Question 2 : sur le fond, l’État peut-il être regardé comme fautif ?
À cette question le juge répondra au cas par cas. Il devra identifier la faute, par exemple une négligence face à des alertes, voire une volonté d’étouffer certaines affaires.
Dans certaines affaires relayées par la presse (Le Monde, mars 2025), des éléments tendent vers la qualification de faute, avec des alertes qui se sont multipliées, et un silence administratif qui ne s’est pas limité à de la seule négligence, mais a confiné à la complicité, au moins par volonté de ne pas soulever de scandale.

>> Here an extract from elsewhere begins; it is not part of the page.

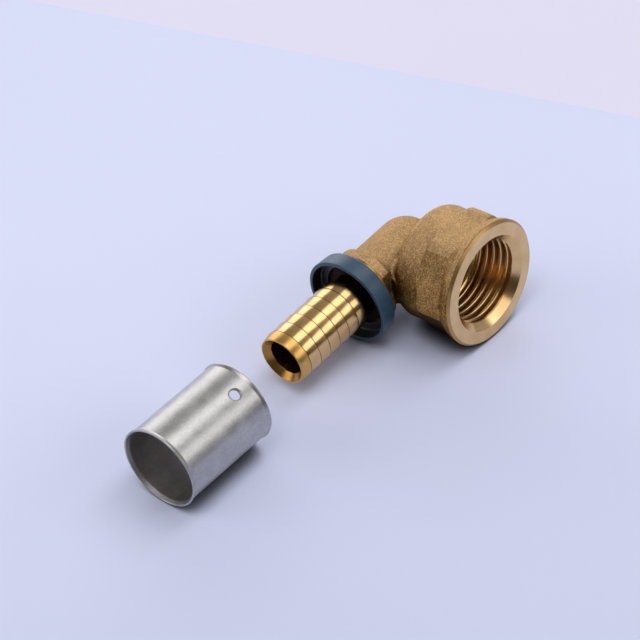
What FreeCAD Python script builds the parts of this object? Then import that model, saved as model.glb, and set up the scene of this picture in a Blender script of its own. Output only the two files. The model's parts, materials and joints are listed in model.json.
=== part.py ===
import FreeCAD, Part
import math
import os

import Sketcher
from FreeCAD import Placement, Rotation, Vector

# Press elbow for a multilayer water pipe: a forged brass body with a barbed
# insert at one end and an internally threaded socket at the other, a moulded
# stop ring on the insert's collar, and a thin steel press sleeve lying apart.
#
# The body's own frame has the bend centre at the origin, the insert along +X
# and the socket along +Y. All lengths are in millimetres, angles in degrees.

FULL_TURN = 360
HEXAGON_SIDES = 6
# The socket's core stays inside the hexagon's flats, at this share of their radius.
CORE_SHARE = 0.95
# Rounds for working out how the elbow lies: each one brings it about ten times nearer.
RESTING_ROUNDS = 20

SIZES = [
    ("leg_radius", 6.9, "outside of the round leg"),
    ("insert_reach", 41.0, "bend centre to the insert's tip"),
    ("waterway_radius", 4.0, "bore through the insert and the leg"),
    ("lip_radius", 5.55, "outside of the insert at its tip"),
    ("tip_cone_radius", 5.25, "mouth of the cone inside the tip"),
    ("tip_cone_depth", 1.3, "depth of the cone inside the tip"),
    ("barb_radius", 6.0, "crest of each barb"),
    ("barb_step", 0.36, "depth of the step behind each crest"),
    ("barb_pitch", 3.05, "crest to crest"),
    ("barb_count", 6, "sharp crests, before the last plain land"),
    ("first_land", 2.6, "tip to the first crest"),
    ("land_end_round", 0.8, "rounding where the last land ends"),
    ("neck_radius", 5.0, "plain neck between the last land and the seat"),
    ("seat_radius", 6.9, "step that centres the stop ring"),
    ("seat_length", 1.2, "length of that step"),
    ("collar_radius", 8.2, "collar behind the stop ring"),
    ("collar_front", 15.8, "bend centre to the collar's front face"),
    ("collar_width", 3.6, "land of the collar"),
    ("collar_chamfer", 0.4, "front edge of the collar"),
    ("collar_back", 1.5, "length of the hollow from the collar down to the leg"),
    ("socket_radius", 12.6, "round shoulder of the socket"),
    ("socket_back", 6.1, "bend centre to the back of the socket"),
    ("shoulder_round", 2.6, "rounding at the back of the shoulder"),
    ("socket_reach", 22.9, "bend centre to the socket's face"),
    ("rim_radius", 14.1, "round rim at the mouth"),
    ("rim_draft", 0.2, "how much narrower the rim is where its back slope starts"),
    ("rim_slope", 1.2, "length of the slope at the rim's back"),
    ("rim_drop", 0.5, "fall of that slope"),
    ("rim_width", 3.2, "width of the rim"),
    ("rim_chamfer", 0.6, "front edge of the rim"),
    ("rim_back_round", 0.3, "rounding at the rim's back edge"),
    ("hexagon_flats", 25.0, "across the flats of the hexagon"),
    ("hexagon_width", 6.7, "hexagon behind the rim"),
    ("hexagon_corner", 13.9, "radius that the hexagon's corners are turned to"),
    ("hexagon_bevel", 1.0, "length of the bevel on the hexagon's back corners"),
    ("thread_radius", 9.32, "crest of the G 1/2 internal thread"),
    ("thread_mouth_radius", 10.8, "mouth of the countersink"),
    ("thread_depth", 13.4, "face to the end of the threaded wall"),
    ("drill_angle", 31.0, "slope of the cone that a drill leaves"),
    ("socket_waterway_radius", 4.6, "bore from the socket down to the bend"),
    ("bend_fillet", 1.0, "fillet where the leg meets the socket"),
    ("ring_radius", 10.15, "outside of the stop ring at its open end"),
    ("ring_draft", 0.3, "how much narrower the ring is at its back"),
    ("ring_wall", 0.85, "wall of the ring at its open end"),
    ("ring_length", 4.3, "length of the stop ring"),
    ("ring_floor", 1.7, "thickness of the ring's floor"),
    ("ring_back_round", 0.6, "rounding at the ring's back edge"),
    ("ring_lip_round", 0.25, "rounding and lead-in at the ring's open end"),
    ("ring_clearance", 0.3, "ring to its seat, on the radius"),
    ("sleeve_length", 23.8, "length of the press sleeve"),
    ("sleeve_radius", 8.9, "outside of the press sleeve"),
    ("sleeve_wall", 0.5, "wall of the press sleeve"),
    ("flare_rise", 0.4, "how far each end flares out"),
    ("flare_length", 1.6, "length of each flare"),
    ("window_radius", 1.5, "inspection hole in the sleeve"),
    ("window_setback", 4.7, "hole centre to the sleeve's end"),
    ("window_turn", 27.0, "hole's turn away from straight up"),
    ("sleeve_gap", 14.9, "insert's tip to the sleeve, along the floor"),
    ("sleeve_offset", 1.2, "sleeve's middle to the insert's line, along the floor"),
    ("sleeve_turn", 1.2, "turn of the sleeve on the floor"),
]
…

S’agissant des autres cas qui se multiplient dans la presse, le juge administratif, s’il était saisi, tiendrait compte le cas échéant des alertes répétées non traitées par l’administration, d’informations concordantes mais négligées. Si tant de manquements sont aujourd’hui dévoilés, et que l’autorité n’en a jamais eu vent, il faut alors se poser la question de la carence dans les méthodes de contrôle ou dans leur fréquence à l’époque des faits. Ajoutons que l’insuffisance des moyens dédiés au contrôle ne constitue pas une cause exonératoire de responsabilité.